-- Start Provided data --

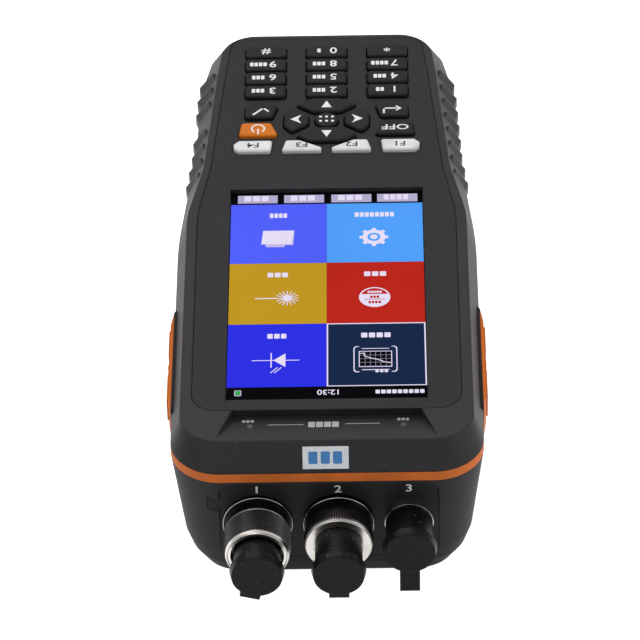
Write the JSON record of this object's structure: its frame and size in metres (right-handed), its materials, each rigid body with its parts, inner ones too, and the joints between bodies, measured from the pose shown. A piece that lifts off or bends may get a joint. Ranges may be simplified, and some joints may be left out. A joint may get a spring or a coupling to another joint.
{
  "type": "optical time domain reflectometer",
  "caption": "Handheld optical fibre tester with a colour display, rubber keypad, orange seam and side covers, and three capped optical ports at one end.",
  "frame": {"origin": "middle of the flat back, which is the bottom as it lies", "axes": "+X across to the visible light port's side, +Y along to the keypad end, +Z out of the face plate"},
  "size_m": [0.0904, 0.2212, 0.0462],
  "materials": {
    "dark_grey_plastic": "fine moulded texture, dark grey",
    "grey_plastic": "fine moulded texture, grey",
    "orange_rubber": "matte orange",
    "black_panel": "satin black",
    "black_rubber": "matte black",
    "key_black": "matte, printed legends",
    "key_grey": "matte light grey",
    "key_orange": "matte orange",
    "display_glass": "clear window",
    "display_panel": "dark panel",
    "circuit_board": "green board",
    "module_metal": "plain metal box",
    "battery_wrap": "blue sleeve",
    "anodised_black": "black, satin",
    "nickel": "nickel plated",
    "steel": "zinc plated",
    "clear_plastic": "translucent"
  },
  "bodies": {
    "housing": {"rear_case": "grey_plastic", "front_case": "dark_grey_plastic", "seam_band": "orange_rubber", "face_plate": "dark_grey_plastic", "display_window": "display_glass", "display_module": "display_panel", "keypad_sheet": "black_rubber", "keypad_board": "circuit_board", "main_board": "circuit_board", "optical_engine": "module_metal", "battery_pack": "battery_wrap", "buzzer": "black_panel", "battery_door": "grey_plastic", "port_panel": "black_panel", "otdr_base": "anodised_black", "opm_base": "anodised_black", "vfl_barrel": "nickel", "lamp_pipes": "clear_plastic", "usb_socket": "steel", "power_socket": "black_panel", "case_screws": "steel", "door_screws": "steel"},
    "test_port_collar": {"otdr_collar": "nickel"},
    "power_meter_adapter": {"opm_adapter": "nickel"},
    "test_port_cap": {"otdr_cap": "black_rubber"},
    "power_meter_cap": {"opm_cap": "black_rubber"},
    "light_port_cap": {"vfl_cap": "black_rubber"},
    "right_side_cover": {"right_cover": "orange_rubber"},
    "left_side_cover": {"left_cover": "orange_rubber"},
    "key_0_body": {"key_0": "key_black"},
    "key_1_body": {"key_1": "key_black"},
    "key_2_body": {"key_2": "key_black"},
    "key_3_body": {"key_3": "key_black"},
    "key_4_body": {"key_4": "key_black"},
    "key_5_body": {"key_5": "key_black"},
    "key_6_body": {"key_6": "key_black"},
    "key_7_body": {"key_7": "key_black"},
    "key_8_body": {"key_8": "key_black"},
    "key_9_body": {"key_9": "key_black"},
    "key_star_body": {"key_star": "key_black"},
    "key_hash_body": {"key_hash": "key_black"},
    "key_enter_body": {"key_enter": "key_black"},
    "key_escape_body": {"key_escape": "key_black"},
    "key_power_body": {"key_power": "key_orange"},
    "key_off_body": {"key_off": "key_black"},
    "key_up_body": {"key_up": "key_black"},
    "key_down_body": {"key_down": "key_black"},
    "key_left_body": {"key_left": "key_black"},
    "key_right_body": {"key_right": "key_black"},
    "key_centre_body": {"key_centre": "key_black"},
    "key_function_1_body": {"key_function_1": "key_grey"},
    "key_function_2_body": {"key_function_2": "key_grey"},
    "key_function_3_body": {"key_function_3": "key_grey"},
    "key_function_4_body": {"key_function_4": "key_grey"}
  },
  "joints": [
    {"name": "key_0_press", "type": "slide", "parent": "housing", "child": "key_0_body", "axis": [0, 0, -1], "range_m": [0, 0.001], "stiffness_N_per_m": 1200},
    {"name": "key_1_press", "type": "slide", "parent": "housing", "child": "key_1_body", "axis": [0, 0, -1], "range_m": [0, 0.001], "stiffness_N_per_m": 1200},
    {"name": "key_2_press", "type": "slide", "parent": "housing", "child": "key_2_body", "axis": [0, 0, -1], "range_m": [0, 0.001], "stiffness_N_per_m": 1200},
    {"name": "key_3_press", "type": "slide", "parent": "housing", "child": "key_3_body", "axis": [0, 0, -1], "range_m": [0, 0.001], "stiffness_N_per_m": 1200},
    {"name": "key_4_press", "type": "slide", "parent": "housing", "child": "key_4_body", "axis": [0, 0, -1], "range_m": [0, 0.001], "stiffness_N_per_m": 1200},
    {"name": "key_5_press", "type": "slide", "parent": "housing", "child": "key_5_body", "axis": [0, 0, -1], "range_m": [0, 0.001], "stiffness_N_per_m": 1200},
    {"name": "key_6_press", "type": "slide", "parent": "housing", "child": "key_6_body", "axis": [0, 0, -1], "range_m": [0, 0.001], "stiffness_N_per_m": 1200},
    {"name": "key_7_press", "type": "slide", "parent": "housing", "child": "key_7_body", "axis": [0, 0, -1], "range_m": [0, 0.001], "stiffness_N_per_m": 1200},
    {"name": "key_8_press", "type": "slide", "parent": "housing", "child": "key_8_body", "axis": [0, 0, -1], "range_m": [0, 0.001], "stiffness_N_per_m": 1200},
    {"name": "key_9_press", "type": "slide", "parent": "housing", "child": "key_9_body", "axis": [0, 0, -1], "range_m": [0, 0.001], "stiffness_N_per_m": 1200},
    {"name": "key_star_press", "type": "slide", "parent": "housing", "child": "key_star_body", "axis": [0, 0, -1], "range_m": [0, 0.001], "stiffness_N_per_m": 1200},
    {"name": "key_hash_press", "type": "slide", "parent": "housing", "child": "key_hash_body", "axis": [0, 0, -1], "range_m": [0, 0.001], "stiffness_N_per_m": 1200},
    {"name": "key_enter_press", "type": "slide", "parent": "housing", "child": "key_enter_body", "axis": [0, 0, -1], "range_m": [0, 0.001], "stiffness_N_per_m": 1200},
    {"name": "key_escape_press", "type": "slide", "parent": "housing", "child": "key_escape_body", "axis": [0, 0, -1], "range_m": [0, 0.001], "stiffness_N_per_m": 1200},
    {"name": "key_power_press", "type": "slide", "parent": "housing", "child": "key_power_body", "axis": [0, 0, -1], "range_m": [0, 0.001], "stiffness_N_per_m": 1200},
    {"name": "key_off_press", "type": "slide", "parent": "housing", "child": "key_off_body", "axis": [0, 0, -1], "range_m": [0, 0.001], "stiffness_N_per_m": 1200},
    {"name": "key_up_press", "type": "slide", "parent": "housing", "child": "key_up_body", "axis": [0, 0, -1], "range_m": [0, 0.001], "stiffness_N_per_m": 1200},
    {"name": "key_down_press", "type": "slide", "parent": "housing", "child": "key_down_body", "axis": [0, 0, -1], "range_m": [0, 0.001], "stiffness_N_per_m": 1200},
    {"name": "key_left_press", "type": "slide", "parent": "housing", "child": "key_left_body", "axis": [0, 0, -1], "range_m": [0, 0.001], "stiffness_N_per_m": 1200},
    {"name": "key_right_press", "type": "slide", "parent": "housing", "child": "key_right_body", "axis": [0, 0, -1], "range_m": [0, 0.001], "stiffness_N_per_m": 1200},
    {"name": "key_centre_press", "type": "slide", "parent": "housing", "child": "key_centre_body", "axis": [0, 0, -1], "range_m": [0, 0.001], "stiffness_N_per_m": 1200},
    {"name": "key_function_1_press", "type": "slide", "parent": "housing", "child": "key_function_1_body", "axis": [0, 0, -1], "range_m": [0, 0.001], "stiffness_N_per_m": 1200},
    {"name": "key_function_2_press", "type": "slide", "parent": "housing", "child": "key_function_2_body", "axis": [0, 0, -1], "range_m": [0, 0.001], "stiffness_N_per_m": 1200},
    {"name": "key_function_3_press", "type": "slide", "parent": "housing", "child": "key_function_3_body", "axis": [0, 0, -1], "range_m": [0, 0.001], "stiffness_N_per_m": 1200},
    {"name": "key_function_4_press", "type": "slide", "parent": "housing", "child": "key_function_4_body", "axis": [0, 0, -1], "range_m": [0, 0.001], "stiffness_N_per_m": 1200},
    {"name": "test_port_cap_pull", "type": "slide", "parent": "housing", "child": "test_port_cap", "axis": [0, -1, 0], "range_m": [0, 0.06]},
    {"name": "power_meter_cap_pull", "type": "slide", "parent": "power_meter_adapter", "child": "power_meter_cap", "axis": [0, -1, 0], "range_m": [0, 0.06]},
    {"name": "light_port_cap_pull", "type": "slide", "parent": "housing", "child": "light_port_cap", "axis": [0, -1, 0], "range_m": [0, 0.06]},
    {"name": "test_port_collar_turn", "type": "hinge", "parent": "housing", "child": "test_port_collar", "pos_m": [-0.0196, -0.1059, 0.0198], "axis": [0, -1, 0], "continuous": true},
    {"name": "power_meter_adapter_turn", "type": "hinge", "parent": "housing", "child": "power_meter_adapter", "pos_m": [0.0029, -0.1049, 0.0198], "axis": [0, -1, 0], "continuous": true},
    {"name": "right_cover_swing", "type": "hinge", "parent": "housing", "child": "right_side_cover", "pos_m": [0.0428, -0.0306, 0.0335], "axis": [0, 0, 1], "range_deg": [0, 100]},
    {"name": "left_cover_swing", "type": "hinge", "parent": "housing", "child": "left_side_cover", "pos_m": [-0.0428, -0.0306, 0.0335], "axis": [0, 0, -1], "range_deg": [0, 100]}
  ]
}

-- End Provided data --

■ **Problem**:
Pull every line containing "bodies" out of the data above.

■ **Complete answer**:
Write the JSON record of this object's structure: its frame and size in metres (right-handed), its materials, each rigid body with its parts, inner ones too, and the joints between bodies, measured from the pose shown. A piece that lifts off or bends may get a joint. Ranges may be simplified, and some joints may be left out. A joint may get a spring or a coupling to another joint.
  "bodies": {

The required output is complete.